In this instance, the moment we refer to any kind of warfare operation as "whack a mole" is when you begin rolling your eyes as the author is not treating people with respect.

Good, accurate information is expensive. If you need proof of that, talk to a historian.

1 comments

>The reason the MSM puts out news is to sell advertising

I'm pretty skeptical about that. The major media outlets have significant influence over the political ideas that circulate through the electorate. In a democracy, that means having a lot of influence over which candidates are viable in elections, which, given how powerful governments are, is worth quite a lot more than ad revenue.

Why do you think Jeff Bezos bought the Washington Post?
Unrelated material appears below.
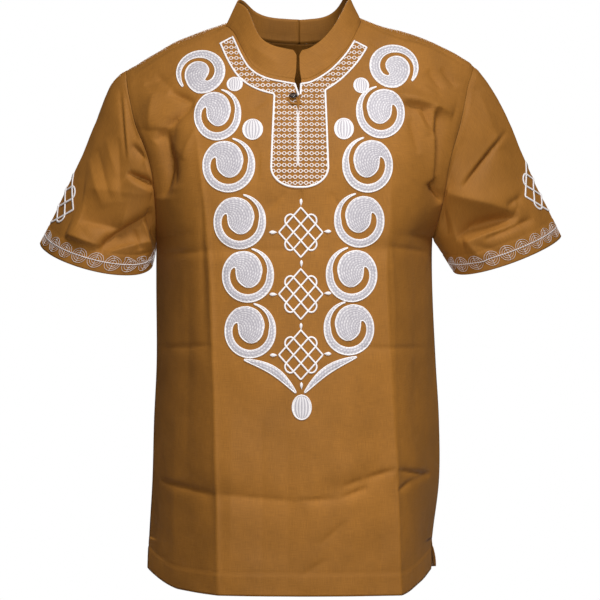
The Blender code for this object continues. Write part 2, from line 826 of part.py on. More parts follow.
def leaf_stations(row):
    _, x0, z0, x1, z1, half_width, bow = row
    along = Vector((x1 - x0, z1 - z0))
    across = Vector((-along.y, along.x)).normalized()
    if across.y < 0:
        across.negate()
    stations = []
    for share in np.linspace(0.02, 0.98, LEAF_STEPS):
        rise = bow * math.sin(math.pi * float(share))
        middle = Vector((x0, z0)) + along * float(share) + across * rise
        half = half_width * (0.12 + 0.88 * math.sin(math.pi * float(share)) ** 0.8)
        first, second = middle - across * half, middle + across * half
        stations.append(((first.x, first.y), (second.x, second.y)))
    return stations


def neckline_at(side, share):
    """Place of the front neckline at a share of its half width, as if on the right."""
    half = NECK_HALF[side_index(side)]
    shoulder_z = curve_at(RIDGE, half, 1 + side_index(side)) - curve_at(RIDGE, half, 3)
    rise = curve_at(NECKLINE, share, 1 + side_index(side))
    return Vector((half * share, mix(NECK_FRONT_Z, shoulder_z, rise)))


def band_edges(side):
    """Inner and outer edge of half of the neck band, from the slit to the shoulder."""
    pairs = []
    shoulder_start = BAND_START_SHOULDER[side_index(side)]
    for way in np.linspace(0.0, 1.0, BAND_STEPS):
        share = BAND_END * float(way)
        ahead = neckline_at(side, share + 0.01)
        along = ahead - neckline_at(side, max(share - 0.01, 0.0))
        out = Vector((along.y, -along.x)).normalized()
        start = mix(BAND_START_MIDDLE, shoulder_start, float(way))
        foot = neckline_at(side, share)
        pair = [foot + out * reach for reach in (start, start + BAND_WIDTH)]
        for place in pair:
            place.x = max(place.x, BAND_SLIT_HALF)
        pairs.append(pair)
    return pairs


def band_stations(side):
    return [tuple((side * place.x, place.y) for place in pair) for pair in band_edges(side)]


def band_outer_z(side, x):
    """Height of the band's outer edge at a distance from the middle."""
    outer = [pair[1] for pair in band_edges(side)]
    return float(np.interp(x, [place.x for place in outer], [place.y for place in outer]))


def make_bib(tree, finish, collection):
    """Plate of openwork stitching round the slit, with a round foot."""
    middle = (BIB_LEFT + BIB_RIGHT) / 2
    full = (BIB_RIGHT - BIB_LEFT) / 2
    columns = [(-1, s) for s in BIB_SHARES] + [(-1, None), (1, None)]
    columns += [(1, s) for s in reversed(BIB_SHARES)]
    heights = np.linspace(0.0, 1.0, BIB_ROWS + 1)
    grid = []
    normals = {}
    for share in heights:
        line = []
        for side, across in columns:
            edge = middle + side * full
            near_x = side * BIB_SLIT_HALF if across is None else edge * across
            top = band_outer_z(side, abs(near_x)) - BIB_TOP_GAP
            z = mix(BIB_FOOT_Z, top, float(share) ** BIB_ROW_POWER)
            below = max((BIB_CURVE_Z - z) / (BIB_CURVE_Z - BIB_FOOT_Z), 0.0)
            x = near_x
            if across is not None:
                spread = mix(BIB_FOOT_SHARE, 1.0, math.sqrt(max(1 - below ** 2, 0.0)))
                x = mix(side * BIB_SLIT_HALF, near_x, spread)
            point, normal = place_on(tree, x, z)
            line.append(point)
            normals[place_key(point)] = normal
        grid.append(line)
    slit_column = len(BIB_SHARES)
    omitted = {
        (row, slit_column)
        for row in range(BIB_ROWS)
        if grid[row][slit_column].z > SLIT_FOOT_Z - 0.004
    }
    piece = {"name": "bib", "grid": grid, "omitted": omitted, "seams": ()}
    top = STITCH_LIFT + STITCH_THICKNESS
    return make_wall(piece, normals, STITCH_LIFT, top, finish, collection)


def loop_stations():
    """Edge pairs of the button loop: out from the slit's right edge and back to it."""
    x, z = BUTTON_X, BUTTON_Z - LOOP_DROP
    stations = [((LOOP_END_X, z + LOOP_OUTER), (LOOP_END_X, z + LOOP_INNER))]
    for degrees in np.linspace(90.0, 270.0, 13):
        angle = math.radians(float(degrees))
        stations.append(tuple(
            (x + radius * math.cos(angle), z + radius * math.sin(angle))
            for radius in (LOOP_OUTER, LOOP_INNER)
        ))
    stations.append(((LOOP_END_X, z - LOOP_OUTER), (LOOP_END_X, z - LOOP_INNER)))
    return stations


def make_button(tree, base_lift, collection):
    """Turned button with a shank, set square to the cloth."""
    point, normal = place_on(tree, BUTTON_X, BUTTON_Z)
    back = LOOP_THICKNESS + 2 * SEAM_GAP
    front = back + BUTTON_THICKNESS
    profile = (
        (0.0, front - 0.0006),
        (BUTTON_RADIUS * 0.50, front - 0.0005),
        (BUTTON_RADIUS * 0.70, front),
        (BUTTON_RADIUS * 0.92, front - 0.0004),
        (BUTTON_RADIUS, front - 0.0012),
        (BUTTON_RADIUS * 0.85, back),
        (SHANK_RADIUS, back),
        (SHANK_RADIUS, 0.0),
        (0.0, 0.0),
    )
    mesh = bpy.data.meshes.new("button")
    points = [(radius, 0.0, height) for radius, height in profile]
    mesh.from_pydata(points, [(i, i + 1) for i in range(len(points) - 1)], [])
    button = link_piece("button", mesh, BUTTON_FINISH, collection)
    screw = button.modifiers.new("turn", "SCREW")
    screw.steps = screw.render_steps = ROUND_SEGMENTS
    screw.use_merge_vertices = True
    screw.merge_threshold = 0.00001
    screw.use_smooth_shade = True
    button.rotation_euler = normal.to_track_quat("Z", "Y").to_euler()
    button.location = point + normal * (base_lift + SEAM_GAP)
    return button


def main():
    for existing in list(bpy.data.objects):
        bpy.data.objects.remove(existing, do_unlink=True)
    collection = bpy.data.collections.new(NAME)
    bpy.context.scene.collection.children.link(collection)
    front, back = make_front(), make_back()
    sleeves = [make_sleeve(front, back, row) for row in SLEEVES]
    cloth = [front, back, make_collar(front, back)] + sleeves
    normals = seam_normals(cloth)
    for piece in cloth:
        thickness = piece.get("thickness", CLOTH)
        make_wall(piece, normals, -thickness, 0.0, CLOTH_FINISH, collection)
    tree = surface_tree(front)
    for row in SCROLLS:
        make_strip(row[0], tree, scroll_stations(row), THREAD_FINISH, collection)
    for row in LEAVES:
        make_strip(row[0], tree, leaf_stations(row), THREAD_FINISH, collection)
    for name, side in NECK_BANDS:
        make_strip(name, tree, band_stations(side), THREAD_FINISH, collection)
    for row in OVALS:
        make_oval(row, tree, THREAD_FINISH, collection)
    make_bib(tree, THREAD_FINISH, collection)
    above_bib = STITCH_LIFT + STITCH_THICKNESS
    make_strip("button_loop", tree, loop_stations(), CLOTH_FINISH, collection,
               above_bib + SEAM_GAP, LOOP_THICKNESS)
    make_button(tree, above_bib, collection)


main()
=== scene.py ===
"""Looks for the embroidered shirt: fine cloth shells, raised stitching, light and camera.

The shells follow the same tables as the solids they replace, on a finer grid. Lengths are
in metres, but for the rows of creases read off the picture, which say what they are in.
Embroidery is laid on the finished cloth, so that it follows every fold.
"""

import math

import bmesh
import bpy
import numpy as np
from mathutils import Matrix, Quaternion, Vector, noise
from mathutils.bvhtree import BVHTree


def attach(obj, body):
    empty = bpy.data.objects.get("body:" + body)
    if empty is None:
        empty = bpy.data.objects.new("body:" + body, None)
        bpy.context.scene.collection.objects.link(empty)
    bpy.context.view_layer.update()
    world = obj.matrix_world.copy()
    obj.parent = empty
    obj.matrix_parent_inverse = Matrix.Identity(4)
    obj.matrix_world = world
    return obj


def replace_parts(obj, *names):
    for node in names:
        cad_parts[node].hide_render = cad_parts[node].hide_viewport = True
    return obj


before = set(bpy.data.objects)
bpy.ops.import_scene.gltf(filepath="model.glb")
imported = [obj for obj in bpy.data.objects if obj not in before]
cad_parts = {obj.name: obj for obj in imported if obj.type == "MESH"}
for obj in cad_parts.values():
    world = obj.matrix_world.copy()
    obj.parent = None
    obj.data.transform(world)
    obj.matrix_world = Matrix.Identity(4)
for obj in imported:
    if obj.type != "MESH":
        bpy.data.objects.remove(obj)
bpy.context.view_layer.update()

# Camera, at the photograph's angle
CAMERA_PLACE = (0.0027, -2.6, -0.3685)
CAMERA_LENS = 116.4
CAMERA_SENSOR = 36.0

# Size of a picture point on the front and, nearer the middle of the depth, on the sleeves
PICTURE_MIDDLE = 300
FRONT_POINT = 0.0012757
SLEEVE_POINT = 0.00132

# Least length that a vector is divided by
TINY = 1e-12

# Fineness of the shells against the grid of the solids, across and upwards
FINE = 8
FINE_ROWS = 10
FINE_RINGS = 10

# Cloth
CLOTH = 0.0009
COLLAR_CLOTH = 0.0017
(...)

Do you think he was after the ad revenue?

If they had the kind of sway over the public you say they had, then Trump wouldn't have recieved a record 72 million votes in 2020. They spent 4 years lambasting him over every single thing they could and the impact was an election about 90 million people in the US Think was rigged.

Stuff like this doesn't help the optics. https://www.youtube.com/watch?v=WGRnhBmHYN0

Nor does Zuckerberg spending $500 million on ballot harvesting initiatives and skirting the law where he could. The one thing this last election prooved is that when rich and powerful people feel threatened with losing power or fortune, they often decide to use whatever power they have and spend whatever fortune they've got to maintain what they have. We'll find out, as the forensic investigations drag on, exactly how compromised this election was. Suffice to say, an awful lot of people on the left are acting like they have nothing to lose which is a strong signal indictments and convictions are on the road ahead.

Look at the MSM's SEC 8k and 10k filings. https://investors.newscorp.com/node/10126/html

Free news is done to sell advertising, which also finds its way into their subscription businesses and even if you pay for WSJ, the articles are often paid for or done as political favors.

I said they have a lot of influence over which candidates are viable, not total control. Before becoming president, Trump was a very famous and interesting billionaire, which takes away a lot of the media's tools. The famous and interesting part makes it so people want to hear about him and will pull their eyeballs away from any media outlet that doesn't talk about him (which the media companies obviously care about because that takes away their influence), and the billionaire part gives him the ability to buy a credible campaign effort.

Certainly there are considerable numbers of people in this country that totally distrust the major media sources (for very good reason, in my opinion), but they still have considerable viewerships and therefore considerable influence over the thoughts and therefore votes of many.

Again, do you think Bezos was looking for the ad revenue? Or was he looking for political influence?